The source observed that the prices of petrol, diesel and paraffin increased significantly from February to June 2016, but consumers would, under normal circumstance, have been cushioned by the so-called idle funds.

In February 2016, petrol, diesel and paraffin were selling at K711.90, K671.30 and 526.30 but they were increased to K743.30, K722.80 and K580.40 in March 2016 and K788.30, K766.90 and 609.80 in June 2016 respectively.

Last month, a disciplinary committee hearing the matter resolved to summarily dismiss Kamoto and have the contract of Director of Finance Elias Hausi terminated. According to a press statement released last week, the decision was made for “their actions which led to non-compliance with the Public Finance Management Act and the Public Procurement Act in the purchase of maize”.

In the statement, the board demanded a quick recovery of the K2.9 billion from Admarc. Another impeccable source says the whole management of Mera was implicated in the issue. The source says Director of Economic Regulation Eunice Potani and Director Energy Regulation Welton Saiwa were each given a serious warning. However, Director of Legal Affairs Ishmael Chioko, who is now Mera Acting Chief Executive Officer, and Procurement Officer Saukire Chanza were both cleared of disciplinary charges.

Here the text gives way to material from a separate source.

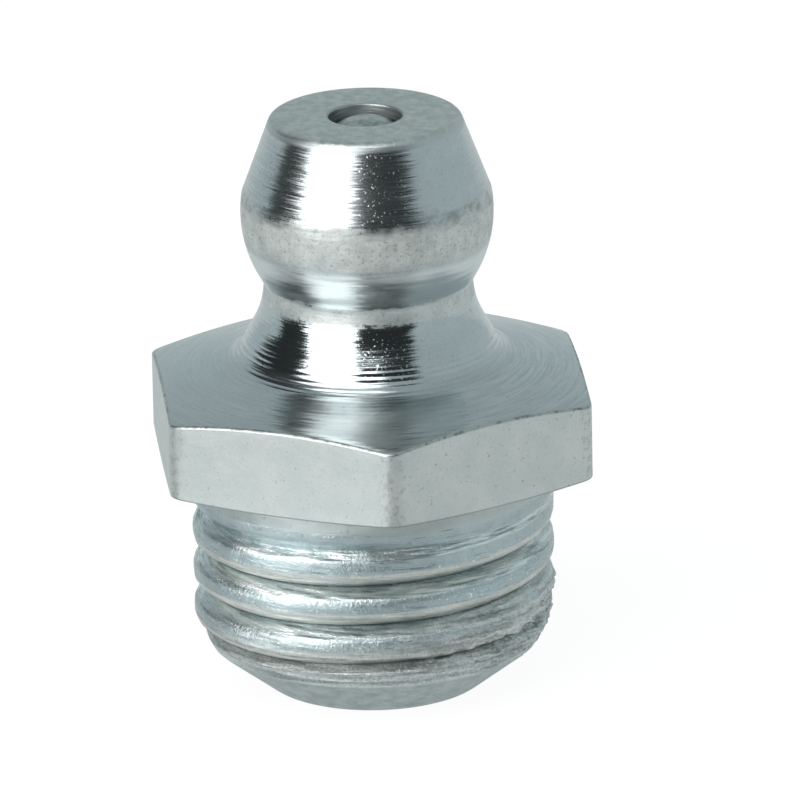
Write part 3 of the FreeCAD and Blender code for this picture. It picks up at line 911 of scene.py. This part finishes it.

Consumers Association of Malawi Executive Director, John Kapito has said both the board and management needed to be careful on the issue. “If indeed the board participated in the process, it was supposed to share the blame.

However, the management was supposed to be careful. It was supposed to advise the board that what was happening was wrong and therefore not implement the decision,” said Kapito, who is a former chairperson for the Southern Region Water Board.

National Secretary for Catholic Commission for Justice and Peace, Martin Chiphwanya, has said the board was supposed to do better on the issue.

“The board is supposed to provide oversight function to ensure that management decisions are in keeping with principles of good governance and prudent management of resources. In this particular case, the board grossly failed to perform its oversight function,” he said.